[Dataset items]
## begin

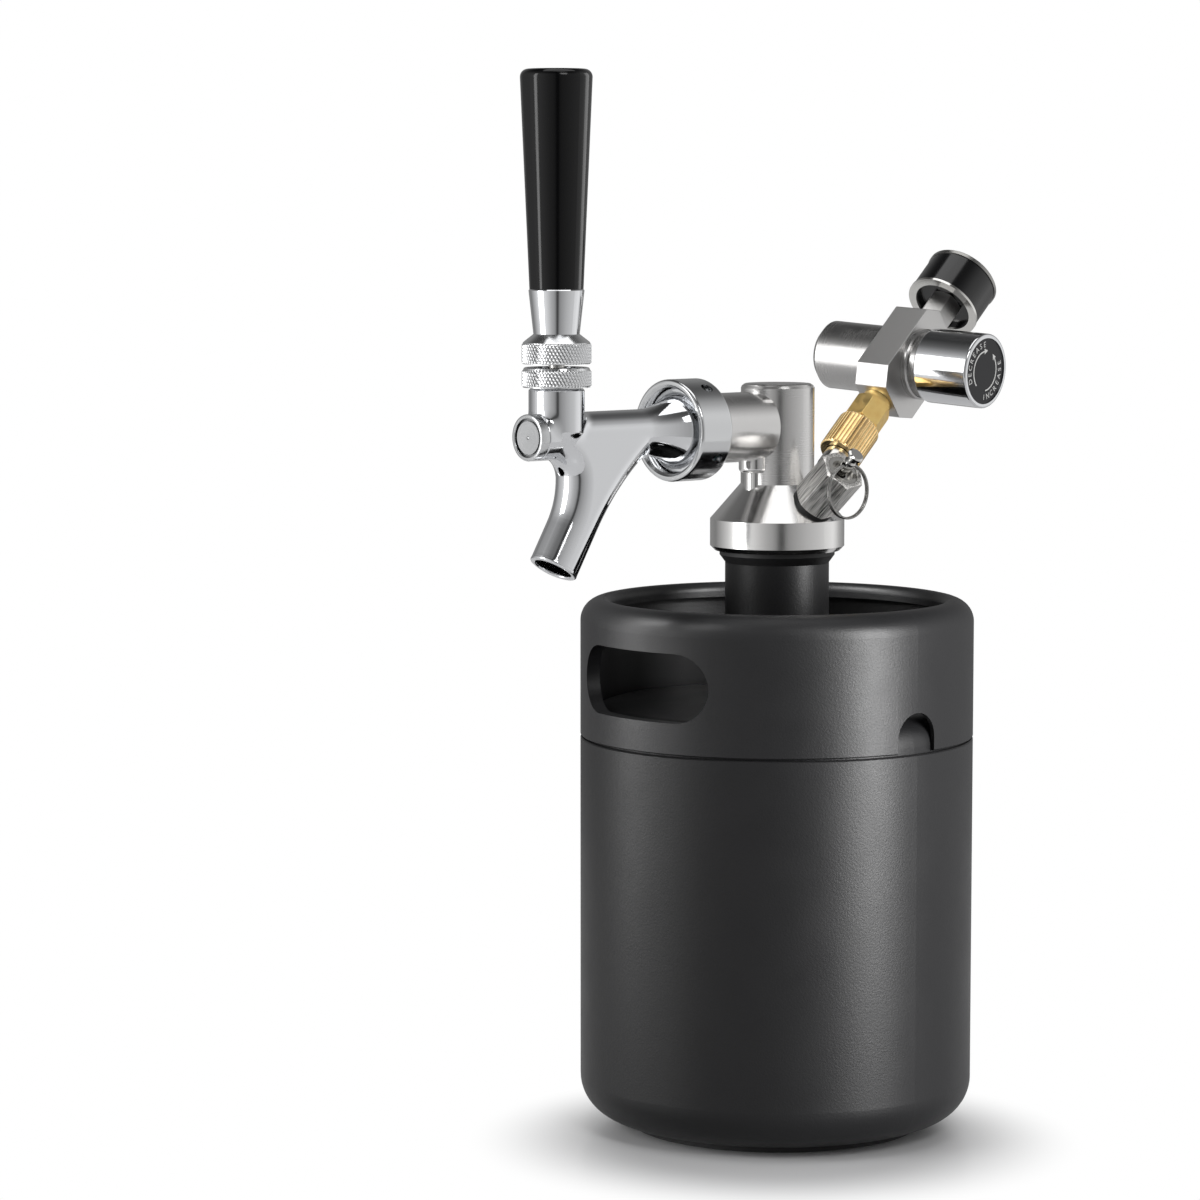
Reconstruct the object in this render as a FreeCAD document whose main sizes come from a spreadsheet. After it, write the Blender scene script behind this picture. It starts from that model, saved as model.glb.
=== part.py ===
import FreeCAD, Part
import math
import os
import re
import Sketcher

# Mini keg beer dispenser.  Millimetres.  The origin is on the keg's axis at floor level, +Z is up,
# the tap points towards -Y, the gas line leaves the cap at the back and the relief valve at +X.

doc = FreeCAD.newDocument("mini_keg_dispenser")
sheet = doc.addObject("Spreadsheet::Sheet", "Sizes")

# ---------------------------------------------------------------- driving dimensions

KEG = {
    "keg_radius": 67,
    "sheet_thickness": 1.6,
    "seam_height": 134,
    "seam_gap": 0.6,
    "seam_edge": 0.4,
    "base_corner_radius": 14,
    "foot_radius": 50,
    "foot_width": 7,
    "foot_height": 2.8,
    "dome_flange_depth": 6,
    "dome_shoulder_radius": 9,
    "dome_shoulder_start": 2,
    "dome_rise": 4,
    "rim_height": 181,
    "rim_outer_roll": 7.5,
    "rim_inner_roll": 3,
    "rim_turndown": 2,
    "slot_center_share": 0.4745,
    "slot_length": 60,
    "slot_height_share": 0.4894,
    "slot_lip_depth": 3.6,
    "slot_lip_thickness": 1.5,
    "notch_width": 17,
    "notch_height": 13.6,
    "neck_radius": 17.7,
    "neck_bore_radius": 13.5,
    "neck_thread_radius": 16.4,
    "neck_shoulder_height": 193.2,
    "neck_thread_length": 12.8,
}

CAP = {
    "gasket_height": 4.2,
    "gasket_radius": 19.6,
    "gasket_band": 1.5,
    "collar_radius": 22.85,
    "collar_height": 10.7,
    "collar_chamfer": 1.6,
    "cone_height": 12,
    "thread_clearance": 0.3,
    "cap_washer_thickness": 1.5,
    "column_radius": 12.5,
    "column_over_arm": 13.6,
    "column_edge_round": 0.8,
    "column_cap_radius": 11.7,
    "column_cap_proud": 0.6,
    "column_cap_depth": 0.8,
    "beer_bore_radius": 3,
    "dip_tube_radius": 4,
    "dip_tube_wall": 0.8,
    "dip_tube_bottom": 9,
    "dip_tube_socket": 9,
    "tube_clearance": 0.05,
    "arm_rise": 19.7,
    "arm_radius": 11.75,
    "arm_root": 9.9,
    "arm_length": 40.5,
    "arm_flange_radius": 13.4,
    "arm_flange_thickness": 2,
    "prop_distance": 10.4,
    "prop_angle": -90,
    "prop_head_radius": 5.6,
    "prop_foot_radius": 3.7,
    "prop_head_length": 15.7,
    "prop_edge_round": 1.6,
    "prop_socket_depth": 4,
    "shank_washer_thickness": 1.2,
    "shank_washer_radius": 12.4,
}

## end
## begin

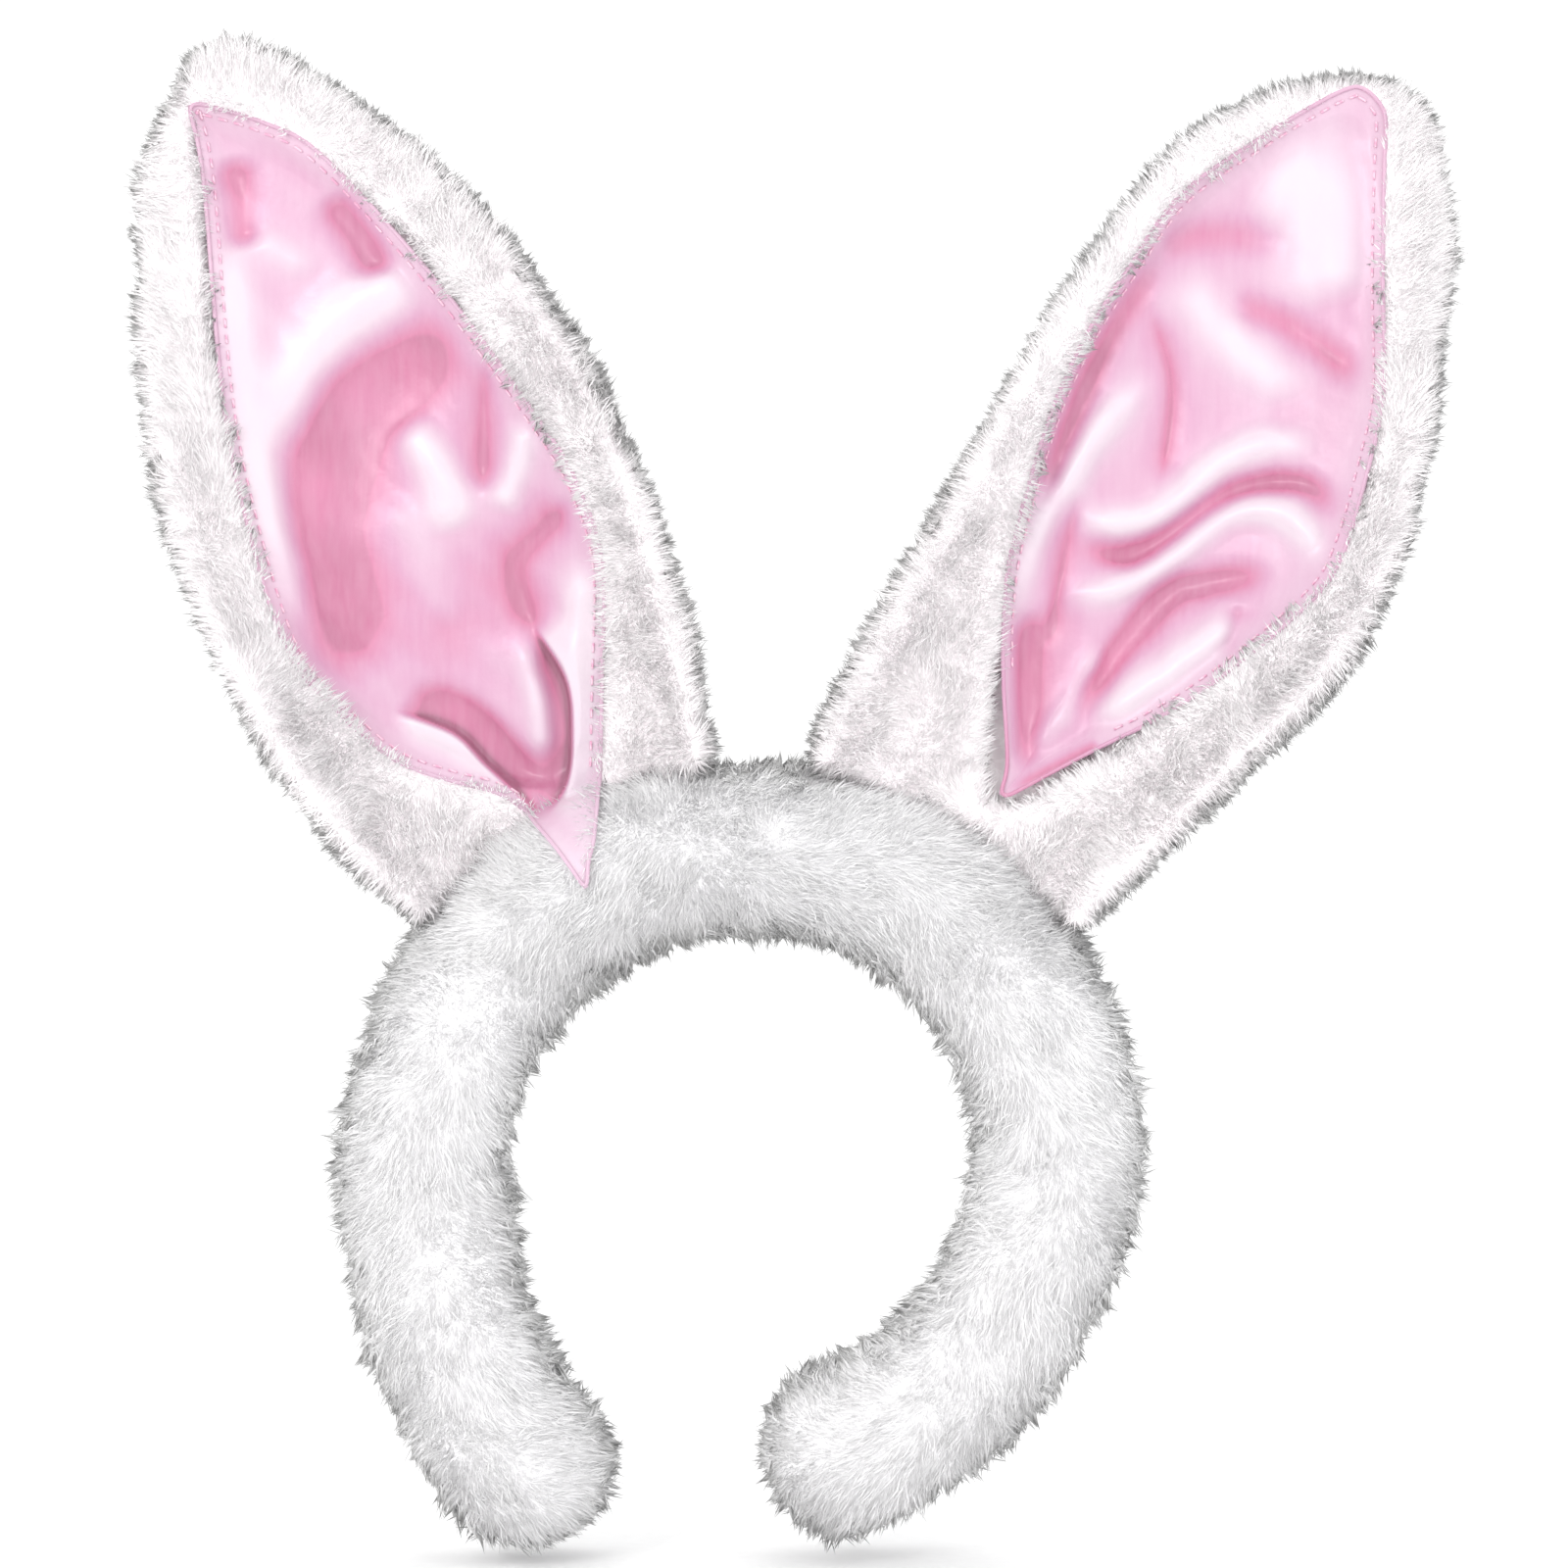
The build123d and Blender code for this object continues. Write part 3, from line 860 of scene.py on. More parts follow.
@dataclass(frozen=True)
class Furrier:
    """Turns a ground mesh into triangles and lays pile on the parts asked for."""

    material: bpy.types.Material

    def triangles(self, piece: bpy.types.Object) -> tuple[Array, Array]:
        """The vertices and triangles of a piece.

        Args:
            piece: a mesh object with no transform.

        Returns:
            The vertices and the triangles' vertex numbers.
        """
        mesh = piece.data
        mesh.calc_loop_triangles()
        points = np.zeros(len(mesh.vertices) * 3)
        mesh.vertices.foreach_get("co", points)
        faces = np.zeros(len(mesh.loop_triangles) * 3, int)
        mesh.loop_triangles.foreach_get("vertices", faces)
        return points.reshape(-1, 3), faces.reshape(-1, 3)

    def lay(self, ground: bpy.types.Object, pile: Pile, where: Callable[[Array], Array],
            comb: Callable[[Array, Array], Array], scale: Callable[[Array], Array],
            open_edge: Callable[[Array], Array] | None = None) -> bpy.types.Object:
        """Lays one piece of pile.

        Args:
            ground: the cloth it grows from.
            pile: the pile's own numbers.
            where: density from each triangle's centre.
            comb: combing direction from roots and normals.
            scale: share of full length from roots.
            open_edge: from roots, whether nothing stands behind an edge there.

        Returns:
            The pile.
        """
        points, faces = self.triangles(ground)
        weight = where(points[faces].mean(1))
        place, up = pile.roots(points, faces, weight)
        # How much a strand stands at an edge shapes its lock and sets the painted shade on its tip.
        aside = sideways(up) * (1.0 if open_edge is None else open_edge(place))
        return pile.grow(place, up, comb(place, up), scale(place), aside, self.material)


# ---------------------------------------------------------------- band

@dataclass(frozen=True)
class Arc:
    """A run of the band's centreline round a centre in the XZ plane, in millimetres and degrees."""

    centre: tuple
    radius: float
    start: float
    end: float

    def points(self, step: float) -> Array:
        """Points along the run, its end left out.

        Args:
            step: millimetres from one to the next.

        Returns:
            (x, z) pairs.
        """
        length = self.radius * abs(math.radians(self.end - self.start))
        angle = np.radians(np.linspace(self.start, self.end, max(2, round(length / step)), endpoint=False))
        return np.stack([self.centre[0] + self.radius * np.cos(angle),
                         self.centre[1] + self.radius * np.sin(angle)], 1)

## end
## begin

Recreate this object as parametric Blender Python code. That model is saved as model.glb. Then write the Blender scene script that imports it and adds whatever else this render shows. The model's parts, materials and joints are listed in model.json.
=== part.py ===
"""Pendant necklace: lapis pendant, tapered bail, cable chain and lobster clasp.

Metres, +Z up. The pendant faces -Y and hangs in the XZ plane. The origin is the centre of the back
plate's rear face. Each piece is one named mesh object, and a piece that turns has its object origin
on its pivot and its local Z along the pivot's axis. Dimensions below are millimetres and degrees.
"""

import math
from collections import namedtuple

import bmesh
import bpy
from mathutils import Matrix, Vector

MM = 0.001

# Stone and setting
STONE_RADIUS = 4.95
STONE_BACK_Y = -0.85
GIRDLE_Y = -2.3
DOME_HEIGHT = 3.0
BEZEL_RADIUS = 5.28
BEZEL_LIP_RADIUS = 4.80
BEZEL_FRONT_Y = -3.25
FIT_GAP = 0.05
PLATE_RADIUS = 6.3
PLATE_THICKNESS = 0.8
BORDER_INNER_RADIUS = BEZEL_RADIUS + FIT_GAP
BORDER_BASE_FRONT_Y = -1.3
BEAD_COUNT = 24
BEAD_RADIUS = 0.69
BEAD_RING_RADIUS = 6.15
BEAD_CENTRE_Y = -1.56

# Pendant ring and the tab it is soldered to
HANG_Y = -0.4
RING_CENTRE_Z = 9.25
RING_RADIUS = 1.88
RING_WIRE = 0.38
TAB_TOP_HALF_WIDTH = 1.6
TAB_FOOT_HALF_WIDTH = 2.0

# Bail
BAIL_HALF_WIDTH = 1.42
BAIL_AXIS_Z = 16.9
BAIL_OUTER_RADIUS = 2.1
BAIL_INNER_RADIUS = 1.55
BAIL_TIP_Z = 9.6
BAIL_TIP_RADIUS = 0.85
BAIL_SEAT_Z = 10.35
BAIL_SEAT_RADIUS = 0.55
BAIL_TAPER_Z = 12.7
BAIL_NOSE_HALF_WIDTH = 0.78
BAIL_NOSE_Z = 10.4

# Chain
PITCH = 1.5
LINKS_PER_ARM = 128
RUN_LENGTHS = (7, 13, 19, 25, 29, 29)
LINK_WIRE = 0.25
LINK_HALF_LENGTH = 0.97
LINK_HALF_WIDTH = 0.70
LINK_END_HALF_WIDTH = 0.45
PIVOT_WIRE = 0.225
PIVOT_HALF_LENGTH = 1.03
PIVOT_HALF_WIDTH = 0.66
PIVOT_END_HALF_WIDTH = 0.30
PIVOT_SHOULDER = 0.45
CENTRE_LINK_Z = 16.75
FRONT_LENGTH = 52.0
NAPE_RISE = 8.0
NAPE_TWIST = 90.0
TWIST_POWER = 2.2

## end

WRITTEN TASK:
Which lines above run from the one containing "The build123d and" down to the one containing "return points.reshape(-1, 3), faces.reshape(-1, 3)"? Repeat exactly those, both ends included, and nothing else.

WRITTEN SOLUTION:
The build123d and Blender code for this object continues. Write part 3, from line 860 of scene.py on. More parts follow.
@dataclass(frozen=True)
class Furrier:
    """Turns a ground mesh into triangles and lays pile on the parts asked for."""

    material: bpy.types.Material

    def triangles(self, piece: bpy.types.Object) -> tuple[Array, Array]:
        """The vertices and triangles of a piece.

        Args:
            piece: a mesh object with no transform.

        Returns:
            The vertices and the triangles' vertex numbers.
        """
        mesh = piece.data
        mesh.calc_loop_triangles()
        points = np.zeros(len(mesh.vertices) * 3)
        mesh.vertices.foreach_get("co", points)
        faces = np.zeros(len(mesh.loop_triangles) * 3, int)
        mesh.loop_triangles.foreach_get("vertices", faces)
        return points.reshape(-1, 3), faces.reshape(-1, 3)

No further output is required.